Orthogonal Procrustes problem

The orthogonal Procrustes problem^[1] is a matrix approximation problem in linear algebra. In its classical form, one is given two matrices $A$ and $B$ and asked to find an orthogonal matrix $\Omega$ which most closely maps $A$ to $B$ .^[2]^[3] Specifically, the orthogonal Procrustes problem is an optimization problem given by

${\begin{aligned}{\underset {\Omega }{\text{minimize}}}\quad &\|\Omega A-B\|_{F}\\{\text{subject to}}\quad &\Omega ^{T}\Omega =I,\end{aligned}}$

where $\|\cdot \|_{F}$ denotes the Frobenius norm.

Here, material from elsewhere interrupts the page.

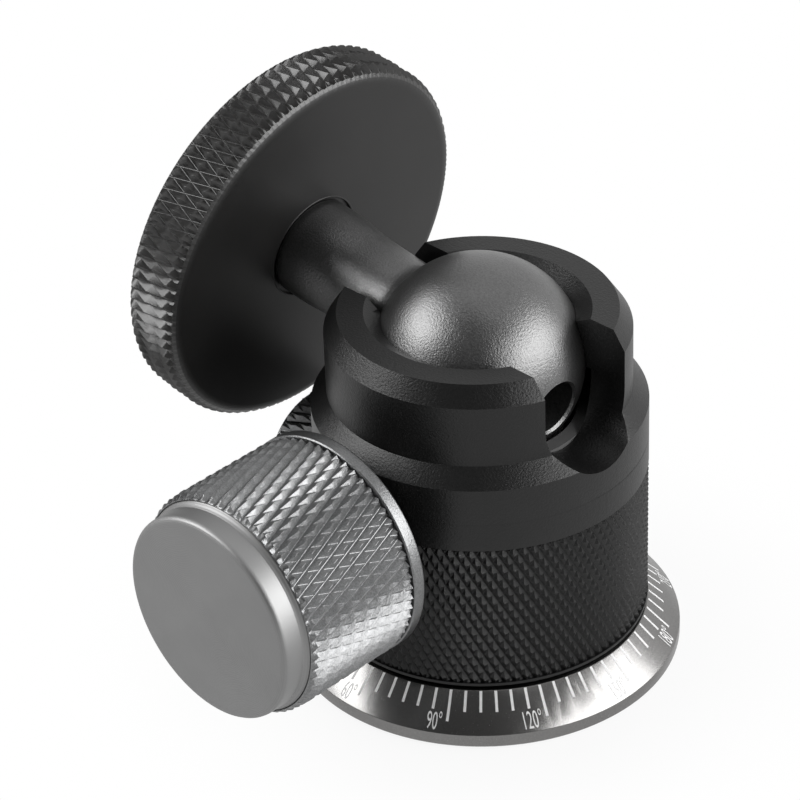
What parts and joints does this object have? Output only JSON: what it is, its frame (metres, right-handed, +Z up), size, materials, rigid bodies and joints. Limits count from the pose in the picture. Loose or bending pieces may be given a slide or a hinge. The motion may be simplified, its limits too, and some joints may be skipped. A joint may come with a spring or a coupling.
{
  "type": "tripod ball head",
  "caption": "Panning tripod ball head with a slotted socket, degree dial, two knurled lock knobs and a round knurled platform with a camera stud.",
  "frame": {"origin": "mouth of the tripod thread, at the centre of the base's underside, on the pan axis", "axes": "+Z up along the pan axis; at rest the neck lies in the slot on the -X side, 9.5 degrees above level, and the lock knob points along -Y"},
  "size_m": [0.0678, 0.072, 0.0718],
  "materials": {
    "housing_black": "black anodised, satin",
    "platform_black": "black anodised, satin",
    "ball_grey": "bead blasted, dark grey anodised",
    "knob_grey": "titanium grey anodised",
    "dial_grey": "turned, grey anodised",
    "dial_white": "white paint in engraved marks",
    "steel": "turned steel",
    "brass": "turned brass",
    "slip_plastic": "low-friction plastic",
    "cup_plastic": "dark filled acetal",
    "rubber": "moulded rubber"
  },
  "bodies": {
    "base": {"base_dial": "dial_grey", "thread_bush": "steel", "pan_spindle": "steel", "spindle_screws": "steel", "pan_washer_lower": "slip_plastic", "pan_washer_upper": "slip_plastic"},
    "head": {"housing": "housing_black", "pan_bearing_ring": "brass", "support_plate": "steel", "lock_bush": "brass", "lock_retainer": "steel", "lock_washer": "slip_plastic", "pan_bush": "brass"},
    "lock": {"lock_screw": "steel", "lock_knob": "knob_grey", "lock_knob_washer": "steel", "lock_knob_screw": "steel", "lock_knob_cap": "knob_grey"},
    "wedge": {"lock_wedge": "steel"},
    "cup": {"ball_cup": "cup_plastic"},
    "liner": {"ball_liner": "slip_plastic"},
    "ball": {"ball": "ball_grey"},
    "platform": {"platform": "platform_black", "platform_pad": "rubber", "camera_stud": "steel", "stud_jam_screw": "steel"},
    "shoe": {"pan_brake_shoe": "brass"},
    "pan_lock": {"pan_screw": "steel", "pan_knob": "knob_grey", "pan_knob_cap": "knob_grey"}
  },
  "joints": [
    {"name": "pan", "type": "hinge", "parent": "base", "child": "head", "pos_m": [0, 0, 0.0151], "axis": [0, 0, 1], "continuous": true},
    {"name": "lock_turn", "type": "hinge", "parent": "head", "child": "lock", "pos_m": [0, -0.03, 0.0271], "axis": [0, -1, 0], "range_deg": [0, 360]},
    {"name": "wedge_travel", "type": "slide", "parent": "head", "child": "wedge", "axis": [0, -1, 0], "range_m": [0, 0.001]},
    {"name": "cup_drop", "type": "slide", "parent": "head", "child": "cup", "axis": [0, 0, -1], "range_m": [0, 0.0002125]},
    {"name": "ball_tilt", "type": "hinge", "parent": "head", "child": "liner", "pos_m": [0, 0, 0.0411], "axis": [-0.9966, 0, 0.0828], "range_deg": [-35, 35]},
    {"name": "ball_swing", "type": "hinge", "parent": "liner", "child": "ball", "pos_m": [0, 0, 0.0411], "axis": [0, 1, 0], "range_deg": [0, 170.5]},
    {"name": "ball_spin", "type": "hinge", "parent": "ball", "child": "platform", "pos_m": [0, 0, 0.0411], "axis": [-0.9863, 0, 0.165], "continuous": true},
    {"name": "pan_shoe_travel", "type": "slide", "parent": "head", "child": "shoe", "axis": [-1, 0, 0], "range_m": [0, 0.0006]},
    {"name": "pan_lock_turn", "type": "hinge", "parent": "shoe", "child": "pan_lock", "pos_m": [-0.025, 0, 0.01495], "axis": [-1, 0, 0], "range_deg": [0, 270]}
  ],
  "couplings": [
    {"joint": "wedge_travel", "follows": "lock_turn", "m_per_rad": 0.00015915},
    {"joint": "cup_drop", "follows": "lock_turn", "m_per_rad": 0.00003382},
    {"joint": "pan_lock_turn", "follows": "pan_shoe_travel", "rad_per_m": 7854}
  ]
}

This is a special case of Wahba's problem (with identical weights; instead of considering two matrices, in Wahba's problem the columns of the matrices are considered as individual vectors). Another difference is that Wahba's problem tries to find a proper rotation matrix instead of just an orthogonal one.

The name Procrustes refers to a bandit from Greek mythology who made his victims fit his bed by either stretching their limbs or cutting them off.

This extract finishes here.